7. From “I shouldn’t have trusted them” to “I’m proud I led with openness”

It’s easy to kick yourself for being too trusting, especially after getting hurt. But gratitude reframes that vulnerability as a strength. It says, “I chose connection. I showed up with my heart open.” That’s not foolish—it’s brave. This doesn’t mean you ignore red flags. It means you stop turning your own kindness into a flaw. Gratitude helps you hold onto the parts of yourself that were generous, while also learning where to place that trust more wisely next time.

8. From “Nothing ever works out for me” to “I’ve overcome more than I give myself credit for”

Blame can lead to hopelessness when it piles up over time, but gratitude looks back and sees the ways you’ve survived, even when it didn’t feel graceful. It doesn’t erase the struggle, but it does validate your strength. When you remember everything you’ve already come through, your perspective changes. You realise that maybe things have worked out—not perfectly, but in their own messy, meaningful way. That realisation can anchor you when everything feels uncertain.

9. From “They never appreciated me” to “I’m learning to value myself, regardless”

Blame gives people too much say over your worth. Gratitude pulls you back to self-recognition. You may not have felt appreciated before, but you can start giving yourself the credit they never did. This isn’t a quick fix. But every time you honour your own effort, your own goodness, you’re reinforcing a quieter truth: your value doesn’t come from someone else seeing it. It comes from knowing it’s there, even if it’s been overlooked.

10. From “This shouldn’t be happening” to “This is hard, but I’m handling it”

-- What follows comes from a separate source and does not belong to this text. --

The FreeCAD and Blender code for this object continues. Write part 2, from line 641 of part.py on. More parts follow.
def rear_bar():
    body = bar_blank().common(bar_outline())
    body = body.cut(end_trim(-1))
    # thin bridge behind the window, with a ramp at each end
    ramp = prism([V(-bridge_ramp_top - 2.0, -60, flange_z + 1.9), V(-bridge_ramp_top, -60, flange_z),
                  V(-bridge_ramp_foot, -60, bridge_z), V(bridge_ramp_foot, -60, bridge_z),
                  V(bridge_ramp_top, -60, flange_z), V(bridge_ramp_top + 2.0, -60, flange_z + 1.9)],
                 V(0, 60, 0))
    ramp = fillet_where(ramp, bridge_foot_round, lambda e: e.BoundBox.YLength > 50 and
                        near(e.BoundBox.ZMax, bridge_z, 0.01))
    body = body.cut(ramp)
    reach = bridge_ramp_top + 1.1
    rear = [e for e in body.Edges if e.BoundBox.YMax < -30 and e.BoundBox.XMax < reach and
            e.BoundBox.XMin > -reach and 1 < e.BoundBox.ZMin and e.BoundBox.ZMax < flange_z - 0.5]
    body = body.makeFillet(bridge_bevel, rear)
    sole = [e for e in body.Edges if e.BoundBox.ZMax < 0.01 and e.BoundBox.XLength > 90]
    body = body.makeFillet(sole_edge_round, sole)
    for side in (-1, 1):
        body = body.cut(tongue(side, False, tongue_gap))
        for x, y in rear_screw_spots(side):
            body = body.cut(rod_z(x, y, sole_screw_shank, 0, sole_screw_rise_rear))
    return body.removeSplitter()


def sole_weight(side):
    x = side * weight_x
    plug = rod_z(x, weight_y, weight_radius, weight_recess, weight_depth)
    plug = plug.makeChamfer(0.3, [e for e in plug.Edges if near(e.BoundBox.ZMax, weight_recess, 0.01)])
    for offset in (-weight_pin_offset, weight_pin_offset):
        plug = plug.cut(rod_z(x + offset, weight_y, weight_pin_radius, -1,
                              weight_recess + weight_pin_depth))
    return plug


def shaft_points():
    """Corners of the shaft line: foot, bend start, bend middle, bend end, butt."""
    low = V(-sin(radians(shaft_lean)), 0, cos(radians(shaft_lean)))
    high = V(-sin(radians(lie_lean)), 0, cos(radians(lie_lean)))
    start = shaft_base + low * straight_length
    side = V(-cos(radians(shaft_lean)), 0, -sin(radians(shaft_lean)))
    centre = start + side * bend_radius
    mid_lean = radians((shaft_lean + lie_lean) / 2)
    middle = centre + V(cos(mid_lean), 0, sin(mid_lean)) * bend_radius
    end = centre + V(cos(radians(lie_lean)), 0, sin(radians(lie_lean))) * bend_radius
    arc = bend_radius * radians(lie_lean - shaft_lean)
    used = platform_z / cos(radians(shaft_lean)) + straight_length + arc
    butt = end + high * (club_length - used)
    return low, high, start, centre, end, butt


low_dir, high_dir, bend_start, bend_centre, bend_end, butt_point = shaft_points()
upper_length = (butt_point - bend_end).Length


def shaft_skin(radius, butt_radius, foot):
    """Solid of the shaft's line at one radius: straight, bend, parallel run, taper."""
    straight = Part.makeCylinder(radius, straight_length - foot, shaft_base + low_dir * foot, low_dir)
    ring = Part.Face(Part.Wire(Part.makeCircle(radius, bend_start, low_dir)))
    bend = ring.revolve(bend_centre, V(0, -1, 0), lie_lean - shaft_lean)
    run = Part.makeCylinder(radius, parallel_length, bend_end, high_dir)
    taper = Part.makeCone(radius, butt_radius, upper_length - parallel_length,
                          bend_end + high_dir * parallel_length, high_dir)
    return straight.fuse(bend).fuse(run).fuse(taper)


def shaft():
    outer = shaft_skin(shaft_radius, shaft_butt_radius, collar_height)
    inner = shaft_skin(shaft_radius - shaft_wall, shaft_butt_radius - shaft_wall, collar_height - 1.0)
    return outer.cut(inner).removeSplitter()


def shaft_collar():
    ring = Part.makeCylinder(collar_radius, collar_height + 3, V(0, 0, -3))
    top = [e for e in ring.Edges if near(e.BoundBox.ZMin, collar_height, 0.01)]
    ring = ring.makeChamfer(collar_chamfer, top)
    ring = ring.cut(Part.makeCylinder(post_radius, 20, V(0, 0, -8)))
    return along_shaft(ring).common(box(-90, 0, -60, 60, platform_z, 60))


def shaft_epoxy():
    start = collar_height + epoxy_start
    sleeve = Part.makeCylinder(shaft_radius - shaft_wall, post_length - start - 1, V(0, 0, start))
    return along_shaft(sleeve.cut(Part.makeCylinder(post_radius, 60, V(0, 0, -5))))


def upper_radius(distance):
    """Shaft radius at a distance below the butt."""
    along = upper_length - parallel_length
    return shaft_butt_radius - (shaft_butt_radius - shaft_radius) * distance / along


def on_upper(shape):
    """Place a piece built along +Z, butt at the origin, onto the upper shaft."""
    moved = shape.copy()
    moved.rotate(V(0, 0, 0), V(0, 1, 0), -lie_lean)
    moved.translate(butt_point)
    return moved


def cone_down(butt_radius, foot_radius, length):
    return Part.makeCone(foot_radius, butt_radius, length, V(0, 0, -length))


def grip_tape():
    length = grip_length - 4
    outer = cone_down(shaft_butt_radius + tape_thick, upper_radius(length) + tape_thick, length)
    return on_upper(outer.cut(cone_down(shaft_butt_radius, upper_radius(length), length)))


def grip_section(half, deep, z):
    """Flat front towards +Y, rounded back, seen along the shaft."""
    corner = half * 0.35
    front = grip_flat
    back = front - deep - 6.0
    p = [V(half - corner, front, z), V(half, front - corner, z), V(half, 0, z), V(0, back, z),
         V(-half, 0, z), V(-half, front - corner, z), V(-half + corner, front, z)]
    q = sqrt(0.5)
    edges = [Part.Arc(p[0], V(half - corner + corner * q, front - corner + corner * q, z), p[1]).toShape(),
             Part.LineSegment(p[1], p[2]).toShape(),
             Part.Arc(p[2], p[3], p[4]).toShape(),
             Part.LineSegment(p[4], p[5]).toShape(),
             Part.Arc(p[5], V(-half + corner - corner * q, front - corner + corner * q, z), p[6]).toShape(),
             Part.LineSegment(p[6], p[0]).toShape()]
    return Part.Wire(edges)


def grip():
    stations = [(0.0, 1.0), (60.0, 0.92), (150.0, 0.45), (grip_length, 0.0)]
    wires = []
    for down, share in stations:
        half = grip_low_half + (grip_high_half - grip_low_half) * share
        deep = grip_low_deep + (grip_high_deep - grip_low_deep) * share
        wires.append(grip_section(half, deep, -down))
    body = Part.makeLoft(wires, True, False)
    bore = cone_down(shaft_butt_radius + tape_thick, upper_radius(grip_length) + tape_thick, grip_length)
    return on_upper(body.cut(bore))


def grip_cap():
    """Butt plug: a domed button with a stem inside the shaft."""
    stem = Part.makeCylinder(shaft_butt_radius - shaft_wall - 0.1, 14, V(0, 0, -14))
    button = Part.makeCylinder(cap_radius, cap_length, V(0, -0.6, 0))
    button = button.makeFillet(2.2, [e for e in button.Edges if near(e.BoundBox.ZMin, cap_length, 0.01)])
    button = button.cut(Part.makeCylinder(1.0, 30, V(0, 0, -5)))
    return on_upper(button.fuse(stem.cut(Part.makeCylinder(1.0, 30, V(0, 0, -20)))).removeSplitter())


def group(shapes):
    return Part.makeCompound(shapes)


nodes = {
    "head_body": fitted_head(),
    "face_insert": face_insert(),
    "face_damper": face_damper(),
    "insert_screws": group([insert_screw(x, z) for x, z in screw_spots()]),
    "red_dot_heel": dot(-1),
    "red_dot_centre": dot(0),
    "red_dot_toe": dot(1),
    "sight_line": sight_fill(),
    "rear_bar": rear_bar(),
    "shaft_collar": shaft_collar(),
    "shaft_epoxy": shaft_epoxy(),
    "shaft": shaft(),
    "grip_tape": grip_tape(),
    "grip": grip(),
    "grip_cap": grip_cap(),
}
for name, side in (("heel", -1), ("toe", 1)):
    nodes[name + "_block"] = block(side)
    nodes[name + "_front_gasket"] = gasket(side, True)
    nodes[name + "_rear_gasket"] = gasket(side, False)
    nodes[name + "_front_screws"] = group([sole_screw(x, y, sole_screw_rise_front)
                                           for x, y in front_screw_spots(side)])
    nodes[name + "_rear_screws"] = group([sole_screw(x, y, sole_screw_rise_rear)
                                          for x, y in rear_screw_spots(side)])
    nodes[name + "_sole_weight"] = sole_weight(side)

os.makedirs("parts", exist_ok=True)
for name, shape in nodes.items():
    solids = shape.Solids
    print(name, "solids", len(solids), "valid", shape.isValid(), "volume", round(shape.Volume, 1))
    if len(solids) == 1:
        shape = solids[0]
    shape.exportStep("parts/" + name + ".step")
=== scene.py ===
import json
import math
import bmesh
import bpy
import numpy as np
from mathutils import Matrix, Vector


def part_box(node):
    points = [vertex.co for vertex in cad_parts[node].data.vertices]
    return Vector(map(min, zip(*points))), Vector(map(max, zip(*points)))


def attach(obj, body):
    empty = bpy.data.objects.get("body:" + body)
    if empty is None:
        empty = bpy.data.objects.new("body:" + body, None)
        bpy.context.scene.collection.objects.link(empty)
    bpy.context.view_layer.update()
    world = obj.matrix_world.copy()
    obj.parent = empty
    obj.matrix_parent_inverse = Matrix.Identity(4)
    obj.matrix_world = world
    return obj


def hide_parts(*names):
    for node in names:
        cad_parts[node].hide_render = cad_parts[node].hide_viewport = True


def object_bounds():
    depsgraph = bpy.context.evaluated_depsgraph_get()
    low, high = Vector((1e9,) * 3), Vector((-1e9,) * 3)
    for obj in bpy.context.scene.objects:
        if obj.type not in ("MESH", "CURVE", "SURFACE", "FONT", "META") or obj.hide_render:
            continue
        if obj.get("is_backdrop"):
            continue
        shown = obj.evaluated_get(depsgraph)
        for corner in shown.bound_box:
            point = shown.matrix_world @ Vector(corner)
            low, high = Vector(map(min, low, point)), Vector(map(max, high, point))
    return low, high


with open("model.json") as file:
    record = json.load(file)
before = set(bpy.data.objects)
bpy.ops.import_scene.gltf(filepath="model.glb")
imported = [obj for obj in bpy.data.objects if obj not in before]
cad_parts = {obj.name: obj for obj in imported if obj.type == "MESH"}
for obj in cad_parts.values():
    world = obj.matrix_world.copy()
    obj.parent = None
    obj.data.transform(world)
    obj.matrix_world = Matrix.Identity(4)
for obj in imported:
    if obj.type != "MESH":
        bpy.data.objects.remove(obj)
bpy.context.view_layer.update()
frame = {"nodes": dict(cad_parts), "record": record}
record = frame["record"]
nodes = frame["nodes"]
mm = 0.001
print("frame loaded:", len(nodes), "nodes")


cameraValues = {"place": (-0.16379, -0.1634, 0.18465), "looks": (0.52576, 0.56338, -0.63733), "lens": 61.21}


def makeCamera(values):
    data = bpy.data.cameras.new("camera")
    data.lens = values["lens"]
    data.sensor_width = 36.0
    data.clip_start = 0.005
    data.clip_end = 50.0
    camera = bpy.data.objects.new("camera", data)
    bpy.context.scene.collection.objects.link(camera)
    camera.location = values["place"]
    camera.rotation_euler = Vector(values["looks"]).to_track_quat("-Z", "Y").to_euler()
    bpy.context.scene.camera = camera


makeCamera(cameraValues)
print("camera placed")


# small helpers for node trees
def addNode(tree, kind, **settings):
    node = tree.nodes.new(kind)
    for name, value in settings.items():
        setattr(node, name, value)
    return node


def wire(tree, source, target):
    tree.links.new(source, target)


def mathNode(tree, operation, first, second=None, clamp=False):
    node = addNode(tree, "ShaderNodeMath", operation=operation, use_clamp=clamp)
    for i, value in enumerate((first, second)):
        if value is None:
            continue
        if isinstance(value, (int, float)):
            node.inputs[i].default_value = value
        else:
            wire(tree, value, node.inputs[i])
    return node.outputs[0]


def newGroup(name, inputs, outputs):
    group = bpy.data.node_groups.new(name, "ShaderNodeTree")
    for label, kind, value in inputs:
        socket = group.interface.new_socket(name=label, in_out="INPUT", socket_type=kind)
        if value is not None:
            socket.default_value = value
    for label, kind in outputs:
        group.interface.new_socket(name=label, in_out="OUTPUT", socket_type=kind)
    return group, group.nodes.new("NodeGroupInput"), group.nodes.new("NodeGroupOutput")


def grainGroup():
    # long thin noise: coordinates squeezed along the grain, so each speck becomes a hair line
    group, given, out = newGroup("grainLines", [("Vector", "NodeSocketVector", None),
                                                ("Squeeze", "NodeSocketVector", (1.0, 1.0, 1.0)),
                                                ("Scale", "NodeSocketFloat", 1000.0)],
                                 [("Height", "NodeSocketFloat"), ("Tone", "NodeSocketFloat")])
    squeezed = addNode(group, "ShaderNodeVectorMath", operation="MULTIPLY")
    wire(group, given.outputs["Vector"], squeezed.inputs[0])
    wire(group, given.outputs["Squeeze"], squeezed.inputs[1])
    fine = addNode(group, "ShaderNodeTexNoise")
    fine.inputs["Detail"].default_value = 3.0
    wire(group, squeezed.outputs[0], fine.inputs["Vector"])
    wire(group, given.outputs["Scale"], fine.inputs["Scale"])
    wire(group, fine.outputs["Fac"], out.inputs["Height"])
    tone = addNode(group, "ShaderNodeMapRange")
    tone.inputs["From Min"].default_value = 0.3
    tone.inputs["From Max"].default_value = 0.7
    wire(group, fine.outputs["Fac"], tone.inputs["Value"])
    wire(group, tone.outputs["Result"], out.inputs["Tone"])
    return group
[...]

Blame gets tangled in resistance. Gratitude doesn’t require you to love what’s happening—it just asks you to notice your strength inside of it. Saying “this is hard, but I’m still standing” is one of the most powerful forms of self-recognition there is. It brings you back into the present. It reminds you that you don’t need to sugarcoat your situation to stay grounded. You just need to notice the part of you that’s still showing up anyway. That part? It deserves your thanks.